LaRissa Rogers and Luis Vasquez La Roche's Operations of Care (OoC) is an alternative monument, community garden, and gathering space at Visible Records (VR). Operations of Care, reposition a long tradition of reaping from the ground and sustaining oneself from ground provision to offer what Vanessa Agard-Jones articulates as “going to ground” or “ground thoughts” as a birthing place for something we urgently need now. Stemming from Calvin Waren's text Black Care, Operations of Care offers new possibilities surrounding memorialization, community care, and reciprocity through a community garden and gathering space.
This alternative monument consists of raised community garden beds shaped like plinths and constructed from tabby– a material bulletproof by nature and made from a mixture of lime, sand, and water historically used by enslaved Africans and Black communities as a substitute for concrete. The beds frame the pre-existing Common Field Community garden at Visible Records and use soil from the locations of former Confederate monuments in the area that have been pulled down. In the beds, fruits, vegetables and herbs are harvested and made available for the Charlottesville community via the Little Free Fridge at Visible Records. Some Plants and herbs were medicinal and essential for enslaved Africans to survive off the land as a self-liberatory act.
Other vegetables and fruits were crucial in maintaining African culinary traditions for enslaved Africans, freedom seekers, and free people of color. Borrowing from Saidiya Hartman, the project prompts us to consider “how can we refuse to silence the ongoing past and foster a radically different kind of care to bear the present?” The plinth-like beds are also made for lounging– and act as seating for those to gather and rest.

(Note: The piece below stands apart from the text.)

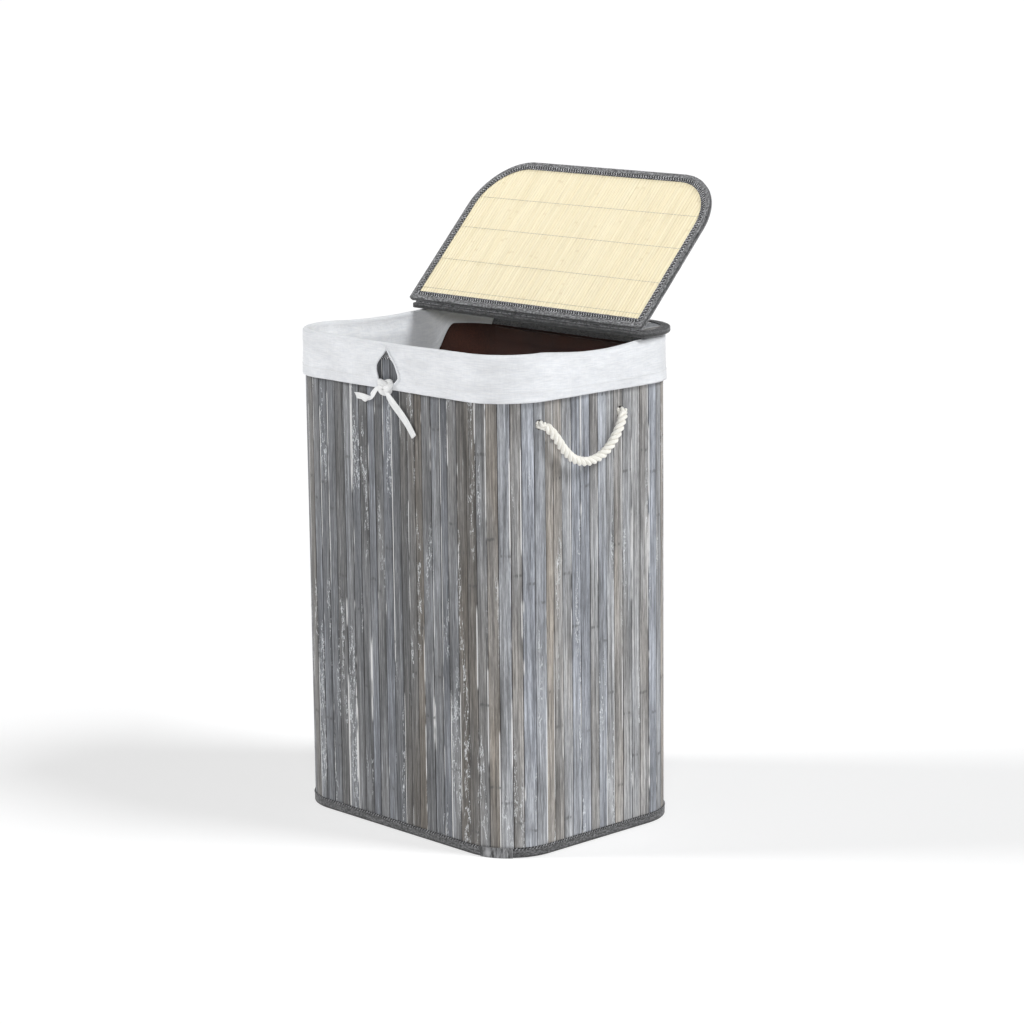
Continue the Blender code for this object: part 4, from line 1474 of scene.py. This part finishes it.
def build_bag():
    """The bag: it hangs from the rim in loose upright folds and lies on the base board."""
    places, outs, along = wall_outline(0.0075)
    stations = range(len(places))
    turn_high = BAG_LOW + 0.014

    def hung(i, z):
        inset = bag_inset(outs[i], z)
        z -= 0.0085 * smoothstep(outs[i][1], 0.1, 0.9) * smoothstep(z, 0.45, BAG_HIGH)
        free = smoothstep(BAG_HIGH - z, 0.0, 0.05) * smoothstep(z, BAG_LOW, 0.06)
        fold = ripple(along[i], z * 0.12, 0.030, 21.0) + 0.5 * ripple(along[i], z * 0.3, 0.013, 25.0)
        crumple = ripple(along[i], z, 0.022, 31.0)
        inset += free * (0.0034 * max(fold + 0.25, 0.0) + 0.0012 * max(crumple, 0.0))
        return (*(places[i] - inset * outs[i]), z)

    def turned(i, angle):
        inset = bag_inset(outs[i], BAG_LOW) + 0.013 * (1 - math.cos(angle))
        return (*(places[i] - inset * outs[i]), turn_high - 0.0132 * math.sin(angle))

    rows = [[hung(i, z) for i in stations] for z in np.linspace(BAG_HIGH + 0.002, turn_high, 62)]
    rows += [[turned(i, math.radians(90) * k / 4) for i in stations] for k in range(1, 5)]
    rim = rows[-1]
    for share in (0.9, 0.78, 0.64, 0.5, 0.36, 0.22, 0.1):
        row = []
        for x, y, z in rim:
            x *= share
            y *= share
            row.append((x, y, z + 0.0016 * max(ripple(x, y, 0.03, 41.0), 0.0)))
        rows.append(row)
    points = np.array(rows)
    spots = np.zeros((len(rows), len(places) + 1, 2))
    spots[:, :, 0] = along
    spots[:, :, 1] = distances(points[:, 0])[:, None]
    shape = Shape()
    shape.grid(points, spots, ring=True)
    # the middle of its bottom
    start = len(shape.points) - len(places)
    shape.faces.append([start + i for i in stations])
    shape.places.extend(map(tuple, points[-1, :, :2]))
    shape.tones.extend([PLAIN] * len(places))
    bag = piece("liner_bag_cloth", shape, "cotton", "hamper", ("liner_bag",), angle=0)
    solidified(bag, CLOTH)


# ---------------------------------------------------------------- everything


def finish_cad_nodes():
    """Gives the CAD nodes that keep their shape a material."""
    for material, names in (
        (brown_cloth(), ("wall_backing", "base_hinge_tape", "rim_batten_back")),
        (batten_wood(), ("rim_batten_front", "rim_batten_left", "rim_batten_right")),
        (fibre_board(), ("base_board", "lid_strip_board", "lid_flap_board")),
        (hook_and_loop(), ("liner_fastener",)),
    ):
        for name in names:
            frame["nodes"][name].material_slots[0].material = material


add_studio()
for side, word in ((1, "right"), (-1, "left")):
    build_handle(side, word)
build_tie()
build_walls()
build_wall_bindings()
build_lid()
build_cuff()
build_bag()
finish_cad_nodes()

bpy.context.view_layer.update()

This project aims to create a new language around what a monument can be, that does not rely on singularity or permanence. Through ecological attention, we aim to name another method in which we may view what it means to memorialize Black lived experiences, and Black archival lives when trying to understand how lives have been lived in spaces of impossibility. We turn to land –a living and breathing archive that transforms with time.